ATLANTA, Ga. – Drivers in the Run on Less demonstration exceeded all expectations and hit an average of 10.1 mpg during the 17-day project.
The North American Council for Freight Efficiency (NACFE) made the announcement on September 24 at the inaugural North American Commercial Vehicle Show in Atlanta, where they proclaimed that “10 mpg is possible with today’s technologies.”
Run on Less is the first of its kind cross-country road show, where seven drivers drove their regular route for seventeen days, and their fuel mileage was monitored and posted live during the duration of the project. NACFE expected drivers to hit an average of 9 mpg, and in reality, the drivers together hit an average of 10.1 mpg.

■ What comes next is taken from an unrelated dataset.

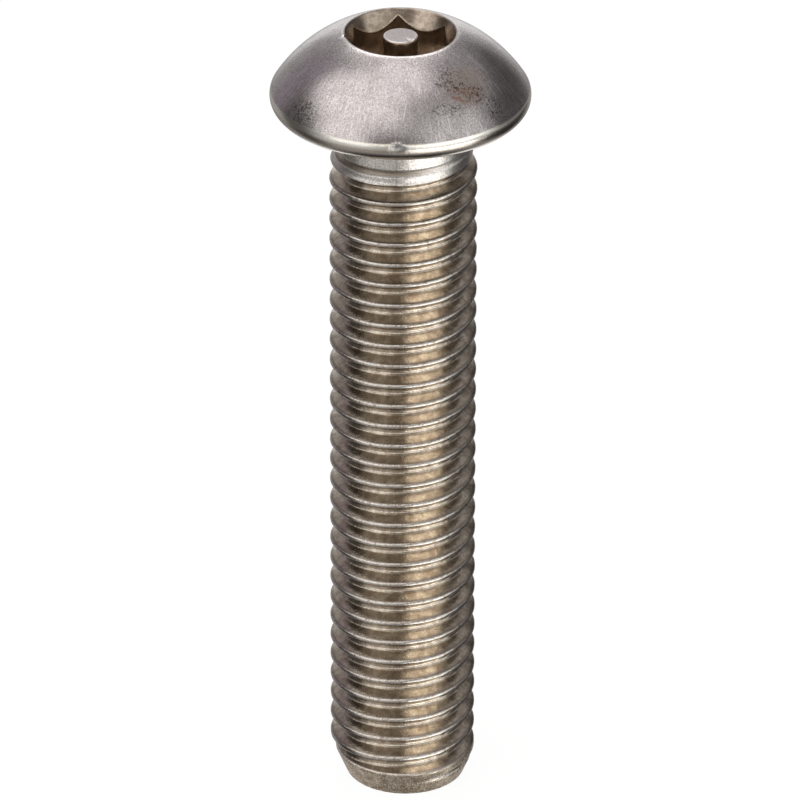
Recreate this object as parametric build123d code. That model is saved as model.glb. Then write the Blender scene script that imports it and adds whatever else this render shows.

“We hosted the Run to demonstrated that with the right investment in technology, and with skilled, ambitious drivers, it is possible to achieve mpg levels far above the average fleet,” Mike Roeth, executive director of NACFE said.
In total all seven drivers, that were hand-selected, drove a total of 50,107 total miles. They saved 2,877 gallons of diesel fuel and $7,193 against the national average of 6.4 mpg. Of the combined days on the road, the highest recorded mpg was 12.8, and three drivers reached more than 12.5 mpg. The average for all of the lowest mpg days during the run was 8.8 – not a far cry from the actual project’s goal of 9 mpg.
“Nine mpg was the goal, so to hear that we not only met but exceed the goal is outstanding,” said Annie Peter from Shell, a sponsor of the demonstration. “It will take collaboration among energy suppliers, lubricant producers and fuel retailers like Shell, vehicle manufacturers, fleet owners, businesses and other organizations to work together to consistently achieve the impressive fuel economy and CO2 reductions these seven drivers accomplished during the Run.”
According to NACFE, these results are staggering when you connect the dots and realize that if the 1.7 million trucks on the North American highways today achieved the same level of efficiency as the truck in Run on Less, they would save 9.7 million gallons of fuel, $23.4 billion, and 98 million tons of carbon dioxide each year.
The trucks participating included three Freightliners, two Internationals, and two Volvos. The drivers were: Henry Albert, Bradley Long, Tommy Revell, Roberto Sandoval, Joel morrow, Clark Reed, and Mark Risien. They faced challenges like Hurricane Irma and Harvey, congestion, and heavy loads. Trucks were equipped with things like automated transmissions, 6×2 axles, tractor and trailer aerodynamics, engine accessories, and tire pressure mentoring systems. The drivers were also experienced and kept an average speed of 54 mph.
One day, a driver even traveled a 3,270-ft. elevation gain with a 72,960-lb gross combination weight and experienced an average of 2.7 mph headwind and still achieved 9.7 mpg.
“We know that equipping these trucks with the technology costs money…but one thing we’ve learned is in the 4-5 years NACFE’s been doing this is there’s a cost of the technology, usually an increase there’s fuel savings, but we’ve found very few times where the total cost of ownership stops there,” Roeth said at the announcement. “So there’s usually other benefits that will help save money. That total picture is what we try to focus on in out work. And that’s what we told the drivers, bring the technology that you have and would want to buy, don’t get them just to get that extra mpg. Bring what you have as a current spec’. We believe these technologies pay back because they’ve procured them.”